# WHAT IS ASKED:
Please repeat, exactly and with nothing added, the lines running from the line that contains "of the shoe" to the line that contains "obj.matrix_world = Matrix.Identity(4)", both lines included.

# RAW DATA:
========================================

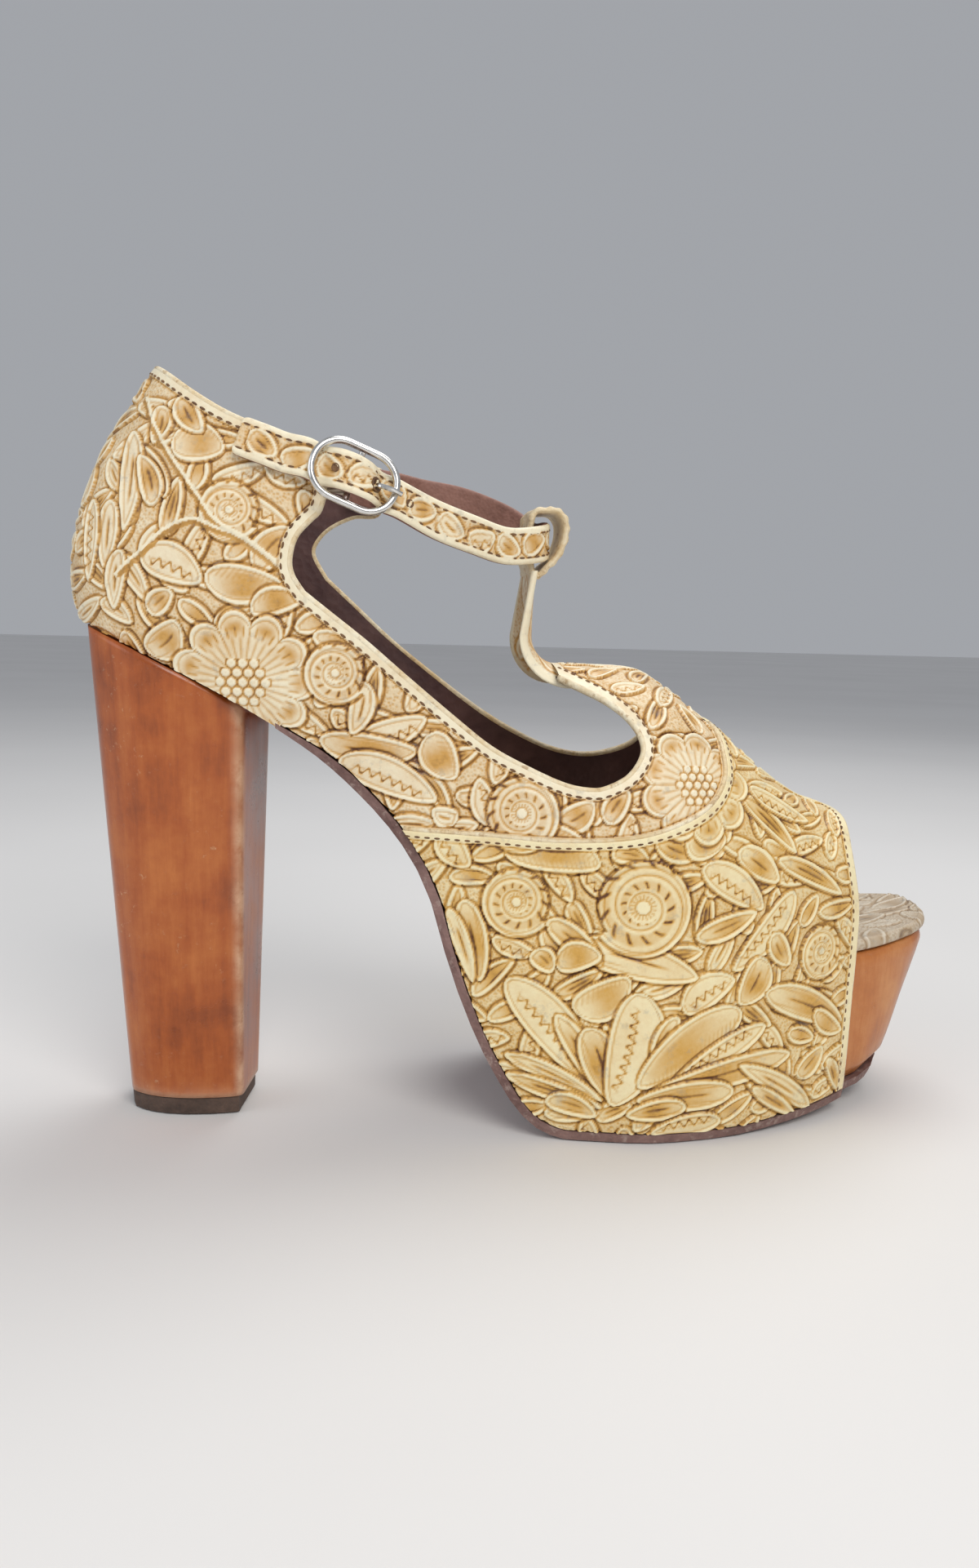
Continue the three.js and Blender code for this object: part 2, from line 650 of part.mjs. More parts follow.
// Heel
function heelRing(length, width, back, height) {
  const twist = new THREE.Vector2(Math.cos(heelTwist), Math.sin(heelTwist));
  const origin = centreLine(0.04);
  const place = (row, side) => {
    const ahead = back + row.along * length;
    const aside = (side * row.wide * width) / 2;
    return new THREE.Vector3(
      ahead + aside * heelBreastSkew * row.along,
      origin + (ahead - heelBackInset) * twist.y + aside * twist.x,
      height,
    );
  };
  const lateral = heelOutline.map((row) => place(row, -1));
  const medial = heelOutline.map((row) => place(row, 1)).toReversed();
  return [...lateral, ...medial];
}
function heelRings(from, to, shrink) {
  const full = footbedBackHeight;
  return [from, to].map((height) => {
    const share = height / full;
    const length = heelBottomLength + (heelTopLength - heelBottomLength) * share;
    const width = heelBottomWidth + (heelTopWidth - heelBottomWidth) * share;
    const back = heelBackInset + heelRake * (1 - share);
    return heelRing(length - shrink, width - shrink / 2, back + shrink * 0.2, height);
  });
}
function heel() {
  const under = soleLine(() => 0, -0.05, 0.3);
  const block = loft(heelRings(liftHeight + clearance, footbedBackHeight, 0));
  return block.intersect(sidePlate([...under, [under.at(-1)[0], -far], [-far, -far], [-far, under[0][1]]], -far, far));
}
function topLift() {
  return loft(heelRings(0, liftHeight, liftUndercut));
}

// Ankle strap
const strapLift = clearance + ankleStrapThickness / 2;
// A point a set depth outside the last's skin on one side
function onSide(share, up, side, depth) {
  const height = overFootbed(share, up);
  return new THREE.Vector3(seatX(share), sideReach(share, height, side) + side * depth, height);
}
// Directions of a strap that runs forward at a point: leaning with the quarters, upright ahead of them
function strapFrame(point, forward) {
  const share = point.x / lastLength;
  const beside = Math.min(share, leanEnd);
  const side = Math.sign(point.y - centreLine(share));
  const half = ankleStrapWidth / 2;
  const reach = (height) => sideReach(beside, height, side);
  const lean = (reach(point.z + half) - reach(point.z - half)) / ankleStrapWidth;
  const fade = 1 - THREE.MathUtils.smoothstep(share, leanEnd, leanGone);
  const upward = new THREE.Vector3(0, lean * fade, 1);
  upward.addScaledVector(forward, -upward.dot(forward)).normalize();
  return { upward, outward: forward.clone().cross(upward) };
}
function buckleFrame() {
  const lift = 2 * clearance + ankleStrapThickness + 3 * strapSlack + buckleWire / 2;
  const at = onSide(buckleShare, buckleUp, -1, lift);
  const forward = onSide(buckleAimShare, buckleAimUp, -1, lift).sub(at).normalize();
  return { at, forward, ...strapFrame(at, forward) };
}
function inBuckle(frame, ahead, outward, upward = 0) {
  return frame.at
    .clone()
    .addScaledVector(frame.forward, ahead)
    .addScaledVector(frame.outward, outward)
    .addScaledVector(frame.upward, upward);
}
// Middle line of the ankle strap: tip, over the quarter, under the buckle's rims and over its bar, loop, medial side
function strapPath() {
  const frame = buckleFrame();
  const reach = buckleLength / 2 - buckleWire / 2;
  const low = -(buckleWire / 2 + clearance + strapSlack + ankleStrapThickness / 2);
  const high = barWire / 2 + clearance + ankleStrapThickness / 2 - barSink;
  const points = strapTipRoute.map((row) => onSide(row.at, row.up, -1, strapLift + strapSlack));
  points.push(
    inBuckle(frame, -reach - 1.5, low),
    inBuckle(frame, -reach * 0.72, low),
    inBuckle(frame, -reach * 0.33, high - 0.7),
    inBuckle(frame, 0, high),
    inBuckle(frame, reach * 0.33, high - 0.7),
    inBuckle(frame, reach * 0.72, low),
    inBuckle(frame, reach + 1.5, low),
  );
  for (const row of strapRoute) {
    points.push(new THREE.Vector3(seatX(row.at), row.across * ballWidth, overFootbed(row.at, row.up)));
  }
  const behind = -(upperWall + strapLift + strapRootSlack);
  points.push(...strapRootRoute.map((row) => onSide(row.at, row.up, 1, behind)));
  return new THREE.CatmullRomCurve3(points, false, "centripetal");
}
// A flat band along a path, its middle line at half its thickness
function ribbon(path, steps, thickness, width) {
  const corners = [[1, -1], [1, 1], [-1, 1], [-1, -1]];
  const rings = shareSteps(0, 1, steps).map((share) => {
    const at = path.getPointAt(share);
    const { outward, upward } = strapFrame(at, path.getTangentAt(share));
    return corners.map(([out, up]) =>
      at
        .clone()
        .addScaledVector(outward, (out * thickness) / 2)
        .addScaledVector(upward, (up * width(share)) / 2),
    );
  });
  return loft(rings);
}
function ankleStrap() {
  const width = (share) => {
    const medial = THREE.MathUtils.smoothstep(share, 0.6, 0.8);
    return THREE.MathUtils.lerp(ankleStrapWidth, ankleStrapMedialWidth, medial);
  };
  const frame = buckleFrame();
  const hole = new THREE.CylinderGeometry(prongHole / 2, prongHole / 2, 12, 10);
  hole.applyQuaternion(new THREE.Quaternion().setFromUnitVectors(new THREE.Vector3(0, 1, 0), frame.outward));
  const spot = inBuckle(frame, prongExit, 0);
  hole.translate(spot.x, spot.y, spot.z);
  return ribbon(strapPath(), 88, ankleStrapThickness, width).subtract(toSolid(hole));
}

// Buckle
function wire(points, radius, across, joined = false) {
  const path = new THREE.CatmullRomCurve3(points, joined, "centripetal");
  const steps = joined ? points.length : points.length * 3;
  const stops = joined ? steps : steps + 1;
  const rings = Array.from({ length: stops }, (_, i) => {
    const at = path.getPointAt(i / steps);
    const beside = path.getTangentAt(i / steps).cross(across);
    return Array.from({ length: wireSides }, (__, j) => {
      const angle = (j / wireSides) * Math.PI * 2;
      return at
        .clone()
        .addScaledVector(across, radius * Math.cos(angle))
        .addScaledVector(beside, radius * Math.sin(angle));
    });
  });
  return loft(rings, joined);
}
function buckleRing() {
  const frame = buckleFrame();
  const halfLength = (buckleLength - buckleWire) / 2;
  const halfHeight = (buckleHeight - buckleWire) / 2;
  const corner = Math.min(buckleCorner, halfHeight - 0.2);
  const points = [];
  for (const [a, b, turn] of [[1, 1, 0], [-1, 1, 1], [-1, -1, 2], [1, -1, 3]]) {
    for (let i = 0; i < 6; i++) {
      const angle = (turn + (i + 0.5) / 6) * (Math.PI / 2);
      const ahead = a * (halfLength - corner) + corner * Math.cos(angle);
      const above = b * (halfHeight - corner) + corner * Math.sin(angle);
      points.push(inBuckle(frame, ahead, 0, above));
    }
  }
  const bar = [-1, -0.75, 0, 0.75, 1].map((side) => {
    const sink = Math.abs(side) === 1 ? barSink * 0.3 : barSink;
    return inBuckle(frame, 0, -sink, side * halfHeight);
  });
  return wire(points, buckleWire / 2, frame.outward, true).add(wire(bar, barWire / 2, frame.forward));
}
function buckleProng() {
  const frame = buckleFrame();
  const hug = barWire / 2 + clearance + prongWire / 2;
  const points = [165, 200, 235, 270, 310].map((degrees) => {
    const angle = THREE.MathUtils.degToRad(degrees);
    return inBuckle(frame, hug * Math.cos(angle), -barSink + hug * Math.sin(angle));
  });
  const rim = (buckleLength - buckleWire) / 2;
  const top = buckleWire / 2 + clearance + prongWire / 2;
  points.push(inBuckle(frame, prongExit - 1.4, -2.3));
  points.push(inBuckle(frame, prongExit - 0.2, -1.2));
  points.push(inBuckle(frame, prongExit + 0.5, 0.9));
  points.push(inBuckle(frame, rim - 1.6, top + 0.35));
  points.push(inBuckle(frame, rim + 1.3, top));
  return wire(points, prongWire / 2, frame.upward);
}
// Elastic from the inner face of the lateral quarter to the buckle's bar, with a slot for the prong
function elasticTab() {
  const frame = buckleFrame();
  const behind = -(upperWall + clearance + elasticThickness / 2 + strapSlack);
  const hug = barWire / 2 + clearance + strapSlack + elasticThickness / 2;
  const points = elasticRoute.map((row) => onSide(row.at, row.up, -1, behind));
  points.push(onSide(0.264, 0.834, -1, behind + strapSlack));
  points.push(inBuckle(frame, -1.7, -barSink - hug - 0.7));
  points.push(inBuckle(frame, 0.6, -barSink - hug));
  const path = new THREE.CatmullRomCurve3(points, false, "centripetal");
  const slot = new THREE.BoxGeometry(7, 7, prongWire + 4 * clearance);
  slot.applyMatrix4(new THREE.Matrix4().makeBasis(frame.forward, frame.outward, frame.upward.clone().negate()));
  const spot = inBuckle(frame, 1, -barSink - hug);
  slot.translate(spot.x, spot.y, spot.z);
  return ribbon(path, 12, elasticThickness, () => elasticWidth).subtract(toSolid(slot));
}

// Assembly
const shoe = new THREE.Group();
function piece(name, solid, color, roughness, metalness = 0) {
  const material = new THREE.MeshStandardMaterial({ color, roughness, metalness });
  const mesh = new THREE.Mesh(toGeometry(solid), material);
  mesh.name = name;
  shoe.add(mesh);
}
const heelStop = insideSkin + 3 * clearance;
const behindSkin = [[-far, -far], [heelStop, -far], [heelStop, far], [-far, far]];
const inside = lastSolid(insideSkin).subtract(sidePlate(behindSkin, -plateReach, plateReach));
piece("upper", upperShell().add(tStrap()).add(strapLoop()), 0xe6d9b0, 0.6);
piece("insole", insole(inside), 0xd8c28c, 0.6);
piece("platform", platform(inside), 0xb56a38, 0.5);
piece("outsole", outsole(inside), 0x5a3a32, 0.7);
piece("heel", heel(), 0xa04f1e, 0.45);
piece("top_lift", topLift(), 0x4a3730, 0.8);
piece("ankle_strap", ankleStrap(), 0xe0d2a8, 0.6);
piece("buckle_frame", buckleRing(), 0xc8c8c8, 0.25, 1);
piece("buckle_prong", buckleProng(), 0xc8c8c8, 0.25, 1);
piece("elastic_tab", elasticTab(), 0xcbb9a2, 0.9);

// The frame's origin is under the middle of the shoe
const size = new THREE.Box3().setFromObject(shoe);
shoe.position.set(-(size.min.x + size.max.x) / 2, -(size.min.y + size.max.y) / 2, 0);

export default shoe;
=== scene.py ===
import math

import bpy
import numpy as np
from mathutils import Matrix, Vector


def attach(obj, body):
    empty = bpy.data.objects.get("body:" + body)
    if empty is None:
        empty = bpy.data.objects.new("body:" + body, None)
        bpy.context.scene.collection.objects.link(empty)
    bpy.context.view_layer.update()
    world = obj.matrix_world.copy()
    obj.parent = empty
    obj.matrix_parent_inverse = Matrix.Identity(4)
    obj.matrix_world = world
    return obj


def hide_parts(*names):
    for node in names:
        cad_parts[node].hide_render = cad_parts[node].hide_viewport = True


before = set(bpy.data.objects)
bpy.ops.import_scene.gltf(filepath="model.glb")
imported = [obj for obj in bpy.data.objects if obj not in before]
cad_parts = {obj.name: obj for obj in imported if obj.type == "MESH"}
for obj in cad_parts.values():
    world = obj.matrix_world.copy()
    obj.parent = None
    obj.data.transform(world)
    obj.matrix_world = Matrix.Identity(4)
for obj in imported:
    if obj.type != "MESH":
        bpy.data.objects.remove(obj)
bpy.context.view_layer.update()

# Sizes in millimetres, in the shoe's own frame: x from the back, y to the medial side, z from the floor
OFFSET = np.array([-120.86, 1.25, 0.0])
LAST_LENGTH = 243.4
BALL_WIDTH = 86
FOOTBED_BACK = 138
FOOTBED_BALL = 46
INSTEP_RISE = 70
BACK_RISE = 56
WALL = 1.8
CLEARANCE = 0.3
INSOLE_THICKNESS = 3.6
OUTSOLE_THICKNESS = 2.4
OUTSOLE_SKIVED = 0.9
HEEL_TOP = (43.4, 47)
HEEL_BOTTOM = (31, 23.6)
HEEL_BACK_INSET = 3.7
HEEL_RAKE = 10.3
HEEL_TWIST = -0.12
HEEL_SKEW = 0.19
LIFT_HEIGHT = 4.3
LATERAL_EDGE = -0.36 * BALL_WIDTH
STRAP_THICKNESS = 2.2
STRAP_WIDTH = 9.4
STRAP_MEDIAL_WIDTH = 11.4
STRAP_SLACK = 0.15
STRAP_ROOT_SLACK = 1.5
BUCKLE_LENGTH = 22.6
BUCKLE_HEIGHT = 15.8
BUCKLE_WIRE = 1.8
BAR_WIRE = 1.6
BAR_SINK = 1
PRONG_EXIT = 5.6
T_FOOT = 0.518
T_WIDTH = 16
T_BEND = 7.4
T_RISE = 16.5
T_ARCH = 3.2
T_SPREAD = 0.5
LOOP_SIZE = (11.2, 15, 18.4)
LOOP_WALL = 1.6

# How finely the surfaces are made, in millimetres or steps
LATERAL_STEP = 0.36
MEDIAL_STEP = 0.52
COVER_COARSER = 0.02
LINING_STEP = 1.6
EDGE_STEP = 0.8
STRAP_STEP = 0.45
TOP_STEPS = 260
HEEL_LEVELS = 70

# Sizes of what is only on the surface
LEAF_SPREAD = 10.5
INSOLE_SPREAD = 13
EDGE_RADIUS = 0.85
EDGE_PROUD = 0.12
SEAM_RADIUS = 0.6
T_BAND = 6.2
STRAP_BAND = 1.7
STRAP_CORNER = 0.55
STRAP_ACROSS = 22


def table(names, rows):
    return dict(zip(names.split(), np.array(rows, float).T))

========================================

# FULL OUTPUT:
// The frame's origin is under the middle of the shoe
const size = new THREE.Box3().setFromObject(shoe);
shoe.position.set(-(size.min.x + size.max.x) / 2, -(size.min.y + size.max.y) / 2, 0);

export default shoe;
=== scene.py ===
import math

import bpy
import numpy as np
from mathutils import Matrix, Vector


def attach(obj, body):
    empty = bpy.data.objects.get("body:" + body)
    if empty is None:
        empty = bpy.data.objects.new("body:" + body, None)
        bpy.context.scene.collection.objects.link(empty)
    bpy.context.view_layer.update()
    world = obj.matrix_world.copy()
    obj.parent = empty
    obj.matrix_parent_inverse = Matrix.Identity(4)
    obj.matrix_world = world
    return obj


def hide_parts(*names):
    for node in names:
        cad_parts[node].hide_render = cad_parts[node].hide_viewport = True


before = set(bpy.data.objects)
bpy.ops.import_scene.gltf(filepath="model.glb")
imported = [obj for obj in bpy.data.objects if obj not in before]
cad_parts = {obj.name: obj for obj in imported if obj.type == "MESH"}
for obj in cad_parts.values():
    world = obj.matrix_world.copy()
    obj.parent = None
    obj.data.transform(world)
    obj.matrix_world = Matrix.Identity(4)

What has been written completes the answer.